Posted on 10/26/11 at 12:52 pm to TigerinATL
quote:
They have that brand and scale because their margins are so thin.
And because most people can avoid sales tax on their purchases.
Posted on 10/26/11 at 12:56 pm to tims0912367
Down another 12 percent today, forward P/E to 63. 
This post was edited on 10/26/11 at 12:58 pm
Posted on 10/26/11 at 12:59 pm to kfizzle85
quote:
Down another 11 percent today.
Still over $200 though. It was down from a recent high of $220 to around $180 just a few weeks ago before zooming to $240.
Posted on 10/26/11 at 1:06 pm to tims0912367
I'm not a technicals person, Baylor is your guy for that.
Posted on 10/26/11 at 2:32 pm to kfizzle85
Some of the comps I looked at range from eBay (e-Commerce) to Barnes and Nobles (Books) to Google (Internet Company).
None are anywhere near perfect as Amazon seems to be the amalgamation of all three. But what I'm trying to say is the margins are already slim in a normalized operating environment (~3-5% historically) and no amount of fulfillment and marketing costs should justify such thin margins.
The point I'm trying to make it that sales and earnings have been diverging over the past few quarters. Eventually (and I think that time is now), investors will start to focus on earnings gains rather than revenue gains. No more passes for outsized investment spend that isn't translating into profits.
In short, Amazon is accelerating investment spending faster than revenue growth. Not my type of company even if the spending is somewhat justified for the buildout of Kindle Fire. I love both Netflix and Amazon as a consumer; hate them as companies.
Yeah I'll try to post more often but banking is killing me
None are anywhere near perfect as Amazon seems to be the amalgamation of all three. But what I'm trying to say is the margins are already slim in a normalized operating environment (~3-5% historically) and no amount of fulfillment and marketing costs should justify such thin margins.

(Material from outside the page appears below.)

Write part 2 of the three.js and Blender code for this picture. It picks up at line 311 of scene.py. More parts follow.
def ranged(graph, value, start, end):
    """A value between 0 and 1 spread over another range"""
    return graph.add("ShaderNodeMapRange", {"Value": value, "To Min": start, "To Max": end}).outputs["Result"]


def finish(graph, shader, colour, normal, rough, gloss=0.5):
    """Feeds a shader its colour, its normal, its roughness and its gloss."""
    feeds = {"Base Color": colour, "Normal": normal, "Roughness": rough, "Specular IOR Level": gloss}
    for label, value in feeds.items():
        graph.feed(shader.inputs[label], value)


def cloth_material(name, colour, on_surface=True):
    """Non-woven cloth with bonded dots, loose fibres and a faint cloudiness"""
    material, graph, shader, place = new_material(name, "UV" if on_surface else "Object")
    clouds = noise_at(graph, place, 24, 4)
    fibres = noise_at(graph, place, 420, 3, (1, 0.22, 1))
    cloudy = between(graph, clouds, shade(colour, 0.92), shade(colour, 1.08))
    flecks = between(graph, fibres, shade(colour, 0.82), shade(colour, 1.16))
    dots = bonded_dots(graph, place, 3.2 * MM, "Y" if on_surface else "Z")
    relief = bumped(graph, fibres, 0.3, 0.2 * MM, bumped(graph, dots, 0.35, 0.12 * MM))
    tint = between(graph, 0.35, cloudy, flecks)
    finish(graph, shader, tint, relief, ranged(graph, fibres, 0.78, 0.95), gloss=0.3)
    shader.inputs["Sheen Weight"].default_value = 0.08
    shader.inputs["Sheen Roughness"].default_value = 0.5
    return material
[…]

The point I'm trying to make it that sales and earnings have been diverging over the past few quarters. Eventually (and I think that time is now), investors will start to focus on earnings gains rather than revenue gains. No more passes for outsized investment spend that isn't translating into profits.

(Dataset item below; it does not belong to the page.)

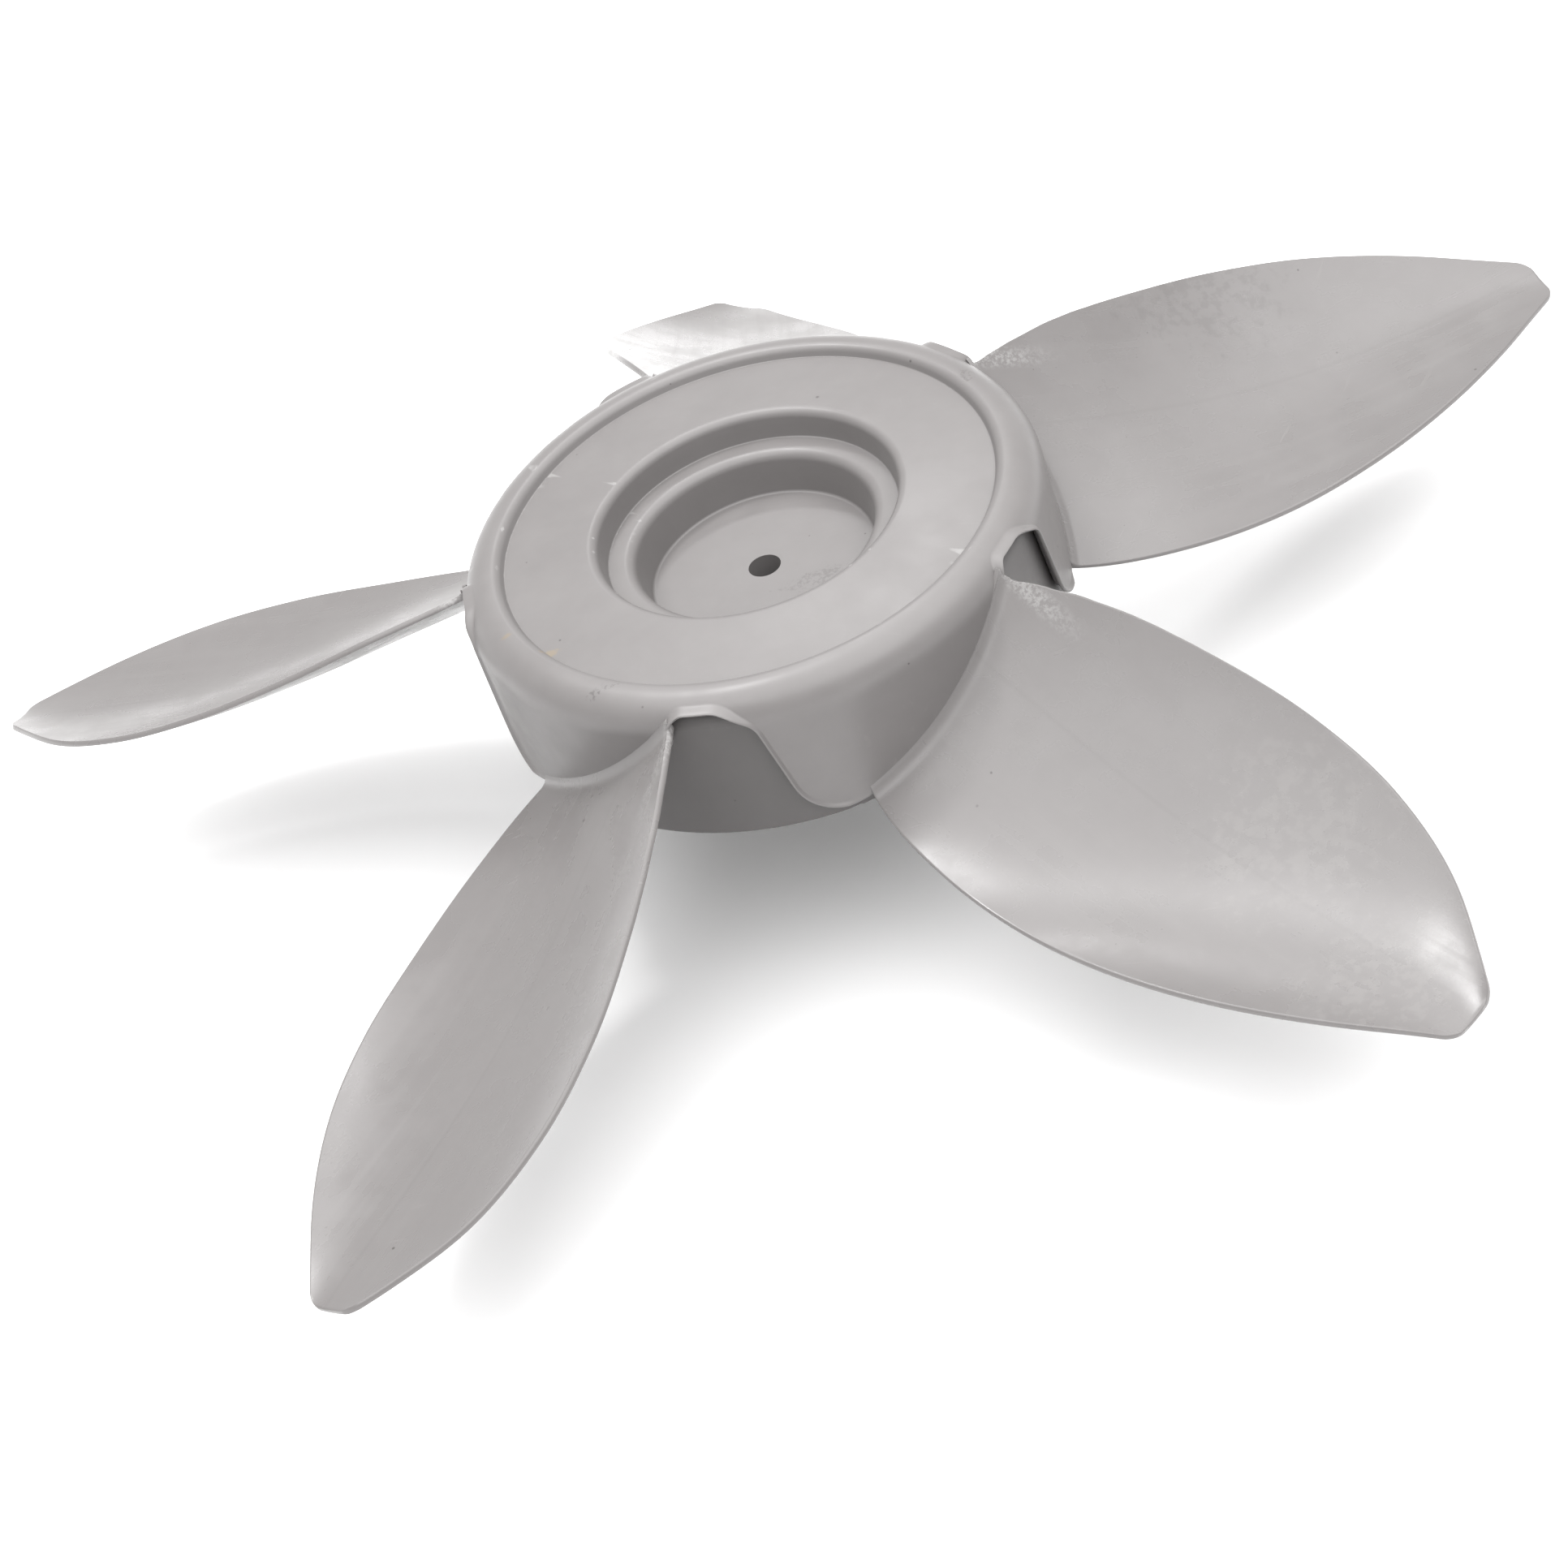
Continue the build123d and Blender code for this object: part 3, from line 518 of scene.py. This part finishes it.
# ---------------------------------------------------------------- effects shared by the materials
class Graph:
    """Short ways to add nodes to one tree."""

    def __init__(self, tree):
        self.tree = tree

    def add(self, kind, values=None, **settings):
        node = self.tree.nodes.new(kind)
        for key, value in settings.items():
            setattr(node, key, value)
        for key, value in (values or {}).items():
            self.give(node.inputs[key], value)
        return node

    def give(self, socket, value):
        if isinstance(value, bpy.types.NodeSocket):
            self.tree.links.new(value, socket)
        else:
            socket.default_value = value

    def math(self, operation, a, b=None, clamp=False):
        values = {0: a} if b is None else {0: a, 1: b}
        return self.add("ShaderNodeMath", values, operation=operation, use_clamp=clamp).outputs[0]

    def span(self, value, low, high, out_low=0.0, out_high=1.0):
        """Maps a value smoothly from one span to another."""
        values = {"Value": value, "From Min": low, "From Max": high, "To Min": out_low, "To Max": out_high}
        return self.add("ShaderNodeMapRange", values, interpolation_type="SMOOTHSTEP").outputs["Result"]

    def blend(self, factor, a, b):
        """Mixes two colours; the node's sockets for colours come after those for numbers."""
        node = self.add("ShaderNodeMix", data_type="RGBA")
        self.give(node.inputs[0], factor)
        self.give(node.inputs[6], a)
        self.give(node.inputs[7], b)
        return node.outputs[2]

    def noise(self, place, scale, detail=2.0, roughness=0.5):
        values = {"Vector": place, "Scale": scale, "Detail": detail, "Roughness": roughness}
        return self.add("ShaderNodeTexNoise", values).outputs[0]

    def vector(self, operation, a, b):
        return self.add("ShaderNodeVectorMath", {0: a, 1: b}, operation=operation).outputs[0]

    def radius(self, xyz):
        """Distance from the axle's line."""
        x, y = xyz.outputs["X"], xyz.outputs["Y"]
        squares = self.math("ADD", self.math("MULTIPLY", x, x), self.math("MULTIPLY", y, y))
        return self.math("SQRT", squares)

    def effect(self, tree, **values):
        """Places a shared effect, with its own values, and returns its outputs."""
        node = self.tree.nodes.new("ShaderNodeGroup")
        node.node_tree = tree
        for key, value in values.items():
            self.give(node.inputs[key.replace("_", " ").title()], value)
        return node.outputs


def shared_effect(name, inputs, outputs):
    """A node group with named sockets: each is a name, a kind and a value to start with."""
    tree = bpy.data.node_groups.new(name, "ShaderNodeTree")
    for label, kind, value in inputs:
        socket = tree.interface.new_socket(label, in_out="INPUT", socket_type=f"NodeSocket{kind}")
        socket.default_value = value
    for label in outputs:
        tree.interface.new_socket(label, in_out="OUTPUT", socket_type="NodeSocketFloat")
    graph = Graph(tree)
    return tree, graph, graph.add("NodeGroupInput").outputs, graph.add("NodeGroupOutput").inputs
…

In short, Amazon is accelerating investment spending faster than revenue growth. Not my type of company even if the spending is somewhat justified for the buildout of Kindle Fire. I love both Netflix and Amazon as a consumer; hate them as companies.
Yeah I'll try to post more often but banking is killing me
This post was edited on 10/26/11 at 2:35 pm
Posted on 10/26/11 at 3:18 pm to Gorgeous
quote:
The point I'm trying to make it that sales and earnings have been diverging over the past few quarters. Eventually (and I think that time is now), investors will start to focus on earnings gains rather than revenue gains. No more passes for outsized investment spend that isn't translating into profits.
In short, Amazon is accelerating investment spending faster than revenue growth. Not my type of company even if the spending is somewhat justified for the buildout of Kindle Fire. I love both Netflix and Amazon as a consumer; hate them as companies.
Can't argue with that, operating margin has definitely been on a downward trend for the past couple of quarters, and it appears any cash flow metric I look at it is so all over the place its pretty useless for any kind of analysis. I wasn't aware of this, as I said, I don't really follow them, so I have to agree with your position. It will certainly be interesting to see if all that investment translates into something. I don't think its a great company, it just seemed like the drop-off was unjustified, but it looks like I was wrong.
This post was edited on 10/26/11 at 3:21 pm
Posted on 10/26/11 at 3:32 pm to Gorgeous
quote:
Yeah I'll try to post more often but banking is killing me
In NY.
Posted on 10/26/11 at 3:38 pm to kfizzle85
Depends on your group really. The first year is literal torture. I'm in my second year and it's not that bad. You get faster and progress up the learning curve pretty quickly after 6 or so months.
If you're still working 100+ hours weekly in your second year as an analyst, you're either in a severely understaffed group, an incredible economic climate (which will make it all worth it come bonus time), or just flat-out slow.
If you're still working 100+ hours weekly in your second year as an analyst, you're either in a severely understaffed group, an incredible economic climate (which will make it all worth it come bonus time), or just flat-out slow.
Posted on 10/26/11 at 3:51 pm to Gorgeous
Yeah that's not my style, I'm trying to work my way into a research position, not IB. Keep hustlin bro. 
This post was edited on 10/26/11 at 3:54 pm
Posted on 10/26/11 at 3:54 pm to kfizzle85
Nice. I'm trying to get out of here in June and get to a hedge fund. 
Posted on 10/26/11 at 4:29 pm to Gorgeous
I was going to ask what your exit plan was, what sector are you in?
Posted on 10/26/11 at 6:01 pm to Gorgeous
I really appreciate the input, man. I'd love to hear some of your thoughts on the healthcare sector when you find some time to post.